Horses first arrived in Australia in 1788, imported for farm and utility work since recreational riding and races were not major activities. It is thought that only around 200 horses had reached Australia by 1800. In 1810, horse racing became popular in Australia, which then resulted in an increase of imports of Thoroughbred horses. By 1820 there were roughly 3,500 horses living in Australia. This number had grown to 160,000 by 1850. Because of the long trip from Europe to Australia, only the strongest horses survived. This made for a healthy and strong Australian stock, which aided in their ability to flourish.
The Brumby horse breed came about because of horses escaping from their owners and becoming feral. The first report of an escaped horse was in 1804. By 1840, more horses had escaped from the settled areas of the continent. It is very likely that some escaped because of improper fencing or a lack of fencing. But many horses became feral because they were released out into the wild by their owners to fend for themselves. Arid conditions in Australia made farming difficult, so it is likely that some feral horses came from people abandoning their settlements and giving up on trying to farm in the unfamiliar country. After World War I, as in many other areas of the world, the rise of mechanization led to less need for horses in the military and in farming, which led to the growth of unwanted animals who were set free to increase the feral population.

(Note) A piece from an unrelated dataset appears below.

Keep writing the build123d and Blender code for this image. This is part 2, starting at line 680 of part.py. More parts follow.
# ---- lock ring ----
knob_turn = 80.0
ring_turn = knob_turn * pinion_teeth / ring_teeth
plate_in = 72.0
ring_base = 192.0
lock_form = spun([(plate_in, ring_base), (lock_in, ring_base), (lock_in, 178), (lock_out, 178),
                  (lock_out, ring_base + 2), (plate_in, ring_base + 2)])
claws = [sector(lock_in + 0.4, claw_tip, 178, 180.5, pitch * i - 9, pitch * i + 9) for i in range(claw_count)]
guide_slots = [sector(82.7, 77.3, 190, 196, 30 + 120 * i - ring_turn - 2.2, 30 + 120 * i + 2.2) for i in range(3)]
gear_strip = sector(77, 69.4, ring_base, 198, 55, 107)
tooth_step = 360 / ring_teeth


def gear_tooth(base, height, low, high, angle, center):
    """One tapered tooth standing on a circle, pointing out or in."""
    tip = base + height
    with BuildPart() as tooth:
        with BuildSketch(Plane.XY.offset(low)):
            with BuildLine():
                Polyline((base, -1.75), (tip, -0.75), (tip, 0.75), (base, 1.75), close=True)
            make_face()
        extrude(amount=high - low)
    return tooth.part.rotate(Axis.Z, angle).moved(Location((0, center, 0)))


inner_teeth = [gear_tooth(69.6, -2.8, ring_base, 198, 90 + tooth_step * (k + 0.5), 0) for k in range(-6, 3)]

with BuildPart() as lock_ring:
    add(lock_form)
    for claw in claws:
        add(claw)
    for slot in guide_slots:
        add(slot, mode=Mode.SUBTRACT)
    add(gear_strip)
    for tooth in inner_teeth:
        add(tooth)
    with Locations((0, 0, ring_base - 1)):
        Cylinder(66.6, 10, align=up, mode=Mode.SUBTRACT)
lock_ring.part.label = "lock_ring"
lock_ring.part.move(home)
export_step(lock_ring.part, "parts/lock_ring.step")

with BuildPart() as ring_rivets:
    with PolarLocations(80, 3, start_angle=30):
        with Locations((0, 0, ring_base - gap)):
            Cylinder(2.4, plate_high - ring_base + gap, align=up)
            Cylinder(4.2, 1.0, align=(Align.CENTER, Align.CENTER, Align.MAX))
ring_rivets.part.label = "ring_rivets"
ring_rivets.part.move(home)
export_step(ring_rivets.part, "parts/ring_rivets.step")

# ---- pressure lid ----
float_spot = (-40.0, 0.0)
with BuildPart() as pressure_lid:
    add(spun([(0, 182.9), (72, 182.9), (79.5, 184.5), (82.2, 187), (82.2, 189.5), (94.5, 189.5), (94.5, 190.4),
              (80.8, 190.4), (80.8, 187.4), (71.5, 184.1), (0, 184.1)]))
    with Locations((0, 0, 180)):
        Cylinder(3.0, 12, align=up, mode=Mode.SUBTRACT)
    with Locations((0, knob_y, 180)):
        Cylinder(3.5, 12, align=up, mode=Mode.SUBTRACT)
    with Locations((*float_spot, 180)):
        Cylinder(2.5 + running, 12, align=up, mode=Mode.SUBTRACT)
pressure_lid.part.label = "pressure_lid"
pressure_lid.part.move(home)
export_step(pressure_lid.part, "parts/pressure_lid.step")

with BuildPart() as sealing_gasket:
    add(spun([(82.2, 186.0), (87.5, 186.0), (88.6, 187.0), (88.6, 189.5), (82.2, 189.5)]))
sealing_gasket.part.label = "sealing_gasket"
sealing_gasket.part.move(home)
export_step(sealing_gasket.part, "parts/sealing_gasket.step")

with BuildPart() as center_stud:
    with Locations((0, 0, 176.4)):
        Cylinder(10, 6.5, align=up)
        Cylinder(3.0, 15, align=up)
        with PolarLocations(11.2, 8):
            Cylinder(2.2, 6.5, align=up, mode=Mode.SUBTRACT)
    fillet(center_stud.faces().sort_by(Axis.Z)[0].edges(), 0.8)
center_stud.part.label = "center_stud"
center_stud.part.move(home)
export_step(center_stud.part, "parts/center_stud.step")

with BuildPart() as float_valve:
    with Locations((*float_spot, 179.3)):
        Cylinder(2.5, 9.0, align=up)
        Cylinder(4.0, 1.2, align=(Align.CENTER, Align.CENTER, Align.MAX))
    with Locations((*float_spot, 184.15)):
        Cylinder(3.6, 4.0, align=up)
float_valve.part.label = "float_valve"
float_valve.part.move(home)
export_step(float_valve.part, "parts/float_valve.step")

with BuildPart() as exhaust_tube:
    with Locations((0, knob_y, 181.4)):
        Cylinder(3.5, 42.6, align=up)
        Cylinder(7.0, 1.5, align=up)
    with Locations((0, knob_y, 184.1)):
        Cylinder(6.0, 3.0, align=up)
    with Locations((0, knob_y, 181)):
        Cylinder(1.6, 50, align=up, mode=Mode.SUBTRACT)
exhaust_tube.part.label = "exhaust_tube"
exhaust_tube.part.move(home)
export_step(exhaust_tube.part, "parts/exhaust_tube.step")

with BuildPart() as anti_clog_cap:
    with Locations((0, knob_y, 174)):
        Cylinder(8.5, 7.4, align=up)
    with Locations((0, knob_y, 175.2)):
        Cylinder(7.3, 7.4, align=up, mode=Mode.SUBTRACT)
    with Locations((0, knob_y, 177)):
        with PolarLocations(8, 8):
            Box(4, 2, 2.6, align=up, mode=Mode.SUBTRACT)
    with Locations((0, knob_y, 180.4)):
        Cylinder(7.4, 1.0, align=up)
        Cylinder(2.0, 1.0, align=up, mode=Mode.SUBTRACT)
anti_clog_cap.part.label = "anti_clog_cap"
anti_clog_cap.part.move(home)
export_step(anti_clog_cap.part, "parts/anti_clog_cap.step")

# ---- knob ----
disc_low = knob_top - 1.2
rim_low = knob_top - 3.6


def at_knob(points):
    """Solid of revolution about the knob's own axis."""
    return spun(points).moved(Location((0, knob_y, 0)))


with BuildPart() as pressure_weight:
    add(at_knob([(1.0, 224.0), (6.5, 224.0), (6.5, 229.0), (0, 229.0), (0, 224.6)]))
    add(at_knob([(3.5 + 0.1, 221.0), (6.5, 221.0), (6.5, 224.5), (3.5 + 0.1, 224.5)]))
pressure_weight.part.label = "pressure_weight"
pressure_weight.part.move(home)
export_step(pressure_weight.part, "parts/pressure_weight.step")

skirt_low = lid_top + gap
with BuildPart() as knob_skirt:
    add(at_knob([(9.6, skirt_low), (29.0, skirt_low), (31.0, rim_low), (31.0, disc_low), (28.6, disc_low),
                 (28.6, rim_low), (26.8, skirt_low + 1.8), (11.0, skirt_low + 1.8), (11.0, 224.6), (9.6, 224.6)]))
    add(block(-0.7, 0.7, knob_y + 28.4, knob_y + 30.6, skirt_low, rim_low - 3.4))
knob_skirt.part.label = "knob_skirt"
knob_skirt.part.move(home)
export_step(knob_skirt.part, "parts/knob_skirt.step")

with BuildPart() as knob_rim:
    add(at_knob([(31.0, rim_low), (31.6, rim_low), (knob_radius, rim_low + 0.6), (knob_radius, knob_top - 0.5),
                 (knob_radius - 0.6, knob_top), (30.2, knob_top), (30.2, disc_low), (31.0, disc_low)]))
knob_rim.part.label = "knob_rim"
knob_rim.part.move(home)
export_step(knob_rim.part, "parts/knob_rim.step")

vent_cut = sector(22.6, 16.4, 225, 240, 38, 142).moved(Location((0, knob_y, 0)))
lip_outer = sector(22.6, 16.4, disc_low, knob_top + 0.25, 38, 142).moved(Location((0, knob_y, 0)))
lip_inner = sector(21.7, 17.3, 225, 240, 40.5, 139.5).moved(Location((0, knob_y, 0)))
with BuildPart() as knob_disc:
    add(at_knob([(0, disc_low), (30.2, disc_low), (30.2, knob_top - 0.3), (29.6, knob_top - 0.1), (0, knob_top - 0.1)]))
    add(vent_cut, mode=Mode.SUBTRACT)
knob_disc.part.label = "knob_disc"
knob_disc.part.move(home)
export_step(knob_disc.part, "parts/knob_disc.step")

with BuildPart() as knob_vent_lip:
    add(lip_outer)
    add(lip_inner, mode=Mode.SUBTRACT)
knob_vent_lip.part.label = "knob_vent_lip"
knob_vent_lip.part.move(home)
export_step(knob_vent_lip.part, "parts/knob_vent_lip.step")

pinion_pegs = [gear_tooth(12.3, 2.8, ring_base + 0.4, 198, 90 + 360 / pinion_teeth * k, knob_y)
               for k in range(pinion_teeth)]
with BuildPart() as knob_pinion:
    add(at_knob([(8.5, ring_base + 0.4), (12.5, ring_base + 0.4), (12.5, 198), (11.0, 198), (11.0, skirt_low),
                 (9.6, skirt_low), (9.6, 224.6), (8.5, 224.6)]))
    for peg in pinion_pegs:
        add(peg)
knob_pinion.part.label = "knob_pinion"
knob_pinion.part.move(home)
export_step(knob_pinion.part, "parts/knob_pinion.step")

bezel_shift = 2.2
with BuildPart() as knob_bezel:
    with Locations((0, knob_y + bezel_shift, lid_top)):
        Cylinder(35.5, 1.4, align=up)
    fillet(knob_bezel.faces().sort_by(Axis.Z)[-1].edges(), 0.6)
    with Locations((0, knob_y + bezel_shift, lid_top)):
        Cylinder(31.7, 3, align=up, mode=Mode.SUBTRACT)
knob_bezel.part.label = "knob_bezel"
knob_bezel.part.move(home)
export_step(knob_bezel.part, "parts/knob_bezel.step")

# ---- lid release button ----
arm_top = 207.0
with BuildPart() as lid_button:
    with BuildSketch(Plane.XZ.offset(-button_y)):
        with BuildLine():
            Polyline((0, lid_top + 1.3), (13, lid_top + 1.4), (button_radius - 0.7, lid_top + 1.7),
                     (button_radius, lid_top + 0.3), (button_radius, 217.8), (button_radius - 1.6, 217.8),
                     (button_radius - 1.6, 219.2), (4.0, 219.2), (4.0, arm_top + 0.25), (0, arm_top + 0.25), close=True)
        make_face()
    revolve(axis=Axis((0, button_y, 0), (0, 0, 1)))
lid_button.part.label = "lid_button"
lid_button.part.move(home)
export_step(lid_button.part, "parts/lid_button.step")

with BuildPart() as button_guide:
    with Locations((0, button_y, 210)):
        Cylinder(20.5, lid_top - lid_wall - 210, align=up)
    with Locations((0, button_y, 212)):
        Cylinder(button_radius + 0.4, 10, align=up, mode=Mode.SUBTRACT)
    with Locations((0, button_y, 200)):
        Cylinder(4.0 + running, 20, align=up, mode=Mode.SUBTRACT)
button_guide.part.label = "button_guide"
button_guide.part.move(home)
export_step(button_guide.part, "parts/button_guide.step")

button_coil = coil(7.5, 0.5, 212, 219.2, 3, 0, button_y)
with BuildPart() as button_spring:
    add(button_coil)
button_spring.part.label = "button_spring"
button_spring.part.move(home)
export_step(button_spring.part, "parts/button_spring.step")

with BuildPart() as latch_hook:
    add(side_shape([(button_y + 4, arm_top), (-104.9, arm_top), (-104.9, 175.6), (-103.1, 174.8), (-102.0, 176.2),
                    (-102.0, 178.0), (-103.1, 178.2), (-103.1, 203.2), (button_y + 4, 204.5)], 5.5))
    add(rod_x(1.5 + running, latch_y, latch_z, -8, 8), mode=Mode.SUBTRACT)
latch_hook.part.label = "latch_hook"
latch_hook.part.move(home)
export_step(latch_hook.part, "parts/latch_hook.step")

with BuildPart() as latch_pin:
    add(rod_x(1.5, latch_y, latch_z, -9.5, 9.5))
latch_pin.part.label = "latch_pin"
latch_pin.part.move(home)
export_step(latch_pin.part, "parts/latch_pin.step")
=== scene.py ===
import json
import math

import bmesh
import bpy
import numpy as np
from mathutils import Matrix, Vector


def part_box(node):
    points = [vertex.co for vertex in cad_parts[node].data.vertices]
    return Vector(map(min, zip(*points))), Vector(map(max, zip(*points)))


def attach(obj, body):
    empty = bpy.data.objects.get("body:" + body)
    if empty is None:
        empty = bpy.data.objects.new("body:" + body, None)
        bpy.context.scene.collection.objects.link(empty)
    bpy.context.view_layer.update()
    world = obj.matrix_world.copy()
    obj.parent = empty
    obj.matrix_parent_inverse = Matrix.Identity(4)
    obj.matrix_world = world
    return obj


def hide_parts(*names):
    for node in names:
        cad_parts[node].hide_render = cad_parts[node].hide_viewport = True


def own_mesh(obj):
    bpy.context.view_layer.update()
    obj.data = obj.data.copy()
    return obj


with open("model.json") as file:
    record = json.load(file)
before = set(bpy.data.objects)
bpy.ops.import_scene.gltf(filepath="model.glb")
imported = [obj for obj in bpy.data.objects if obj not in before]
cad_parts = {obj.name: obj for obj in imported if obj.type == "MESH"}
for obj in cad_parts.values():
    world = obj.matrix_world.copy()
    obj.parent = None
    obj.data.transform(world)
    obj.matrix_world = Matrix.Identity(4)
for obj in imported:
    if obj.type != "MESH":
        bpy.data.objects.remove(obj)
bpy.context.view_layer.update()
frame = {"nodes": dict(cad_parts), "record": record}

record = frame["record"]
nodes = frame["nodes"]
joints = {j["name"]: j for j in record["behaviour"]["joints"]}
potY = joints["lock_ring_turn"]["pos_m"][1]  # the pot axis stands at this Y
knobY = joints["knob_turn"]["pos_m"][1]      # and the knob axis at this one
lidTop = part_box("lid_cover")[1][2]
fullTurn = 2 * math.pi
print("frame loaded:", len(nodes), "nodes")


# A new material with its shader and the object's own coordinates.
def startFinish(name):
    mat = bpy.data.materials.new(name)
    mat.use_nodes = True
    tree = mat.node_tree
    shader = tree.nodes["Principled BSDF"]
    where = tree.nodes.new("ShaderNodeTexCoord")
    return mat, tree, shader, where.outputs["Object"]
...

Australia currently has around 400,000 horses roaming free. Despite the large population numbers, the feral horses are only considered to be a moderate pest. If they are allowed to damage vegetation and cause erosion, their environmental impact can be devastating. However, they also have cultural and economic value, which makes their management a complex issue for all those involved. Public concern is a major issue in control efforts, as many people advocate for the protection of the Brumby. This includes the Aboriginal people, who believe feral horses belong to the country. Some organizations are totally against culling, while some accept necessary and humane culling methods to control environmental damage caused by the Brumby bands. The issue is complicated, at best, with passionate people on both sides of the debate.
I’m not Australian, so I don’t feel that I can really comment on whether or not the Brumby is a pest. However, I do feel that any animal population that needs to be managed should be done so in humane and responsible ways. Especially animals that are only on a continent because humans abandoned them there! There are several organizations that advocate for the preservation and humane management of the Brumby horse, including SaveTheBrumbies.
The Brumby image for the Horses of the World series was one of the first where I illustrated two horses in one image. I think it’s a very sweet image, and have had several sales of it just because of the emotion in the image. I love being able to teach people about breeds they aren’t familiar with, so creating a striking image that starts a discussion is very important to me!